The bill carries a hefty fiscal note of over $2M per biennium to implement, owing to new staffing and IT requirements and “increase[d] disability and claim costs, including additional pensions, for L&I due to additional delays and limitations created by the new processes this bill requires.”

SSB 6552, Waiting Period for Time Loss

Finally, SSB 6552 was voted out of the Senate Labor Committee on Monday and is in the Rules Committee. Originally, it eliminated the three day waiting period from date of injury for receipt of time loss. As amended, it retains the 3-day waiting period but reduces the retroactive period (duration of time a worker must be disabled to waive the waiting period) from 14 days to 7 days.

This will simply cost more for everyone because it will result in more short duration time loss claims.

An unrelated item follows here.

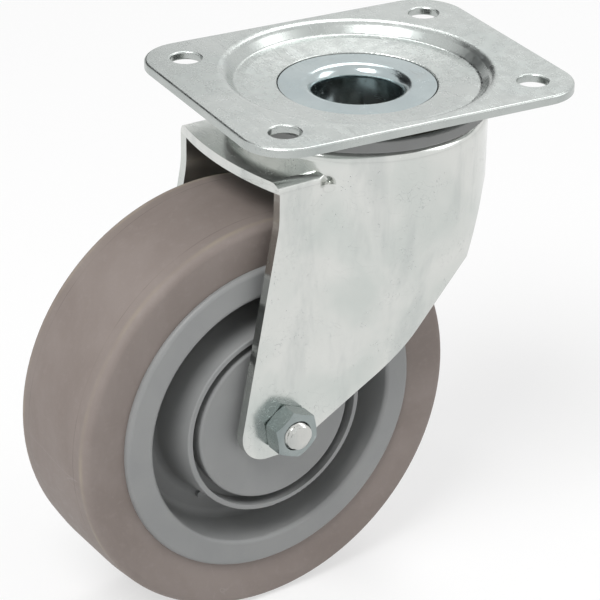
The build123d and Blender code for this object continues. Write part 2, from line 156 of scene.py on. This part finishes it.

Waiting periods and retroactive periods are common in workers’ compensation; all 50 states have them. Washington is lenient already with a 3 day waiting/14 day retroactive setup, which conforms to both the Federal Employees' Compensation Act and Longshore and Harbor Workers Compensation Act and twenty-five other states. Indeed, eight states are at 21 days, two are at 28 days, two are even at 42 days. No jurisdiction is less than 14 days. 

Other cutoff news:

Two WSIA-backed measures proved too controversial to move from the Senate Labor Committee. SB 6373, authorizing self-insured allowance orders, could have moved but only with an onerous amendment limiting employers’ ability to specify allowed conditions on the order. SB 6372, expanding structured settlement access pursuant to the recommendations of the Upjohn Institute’s latest report, did not receive a vote.

Bills requiring mandatory safety training in the construction industry (HB 2564) and limiting employer rights with respect to pre-hire screening of marijuana users (HB 2740) also stalled at cutoff.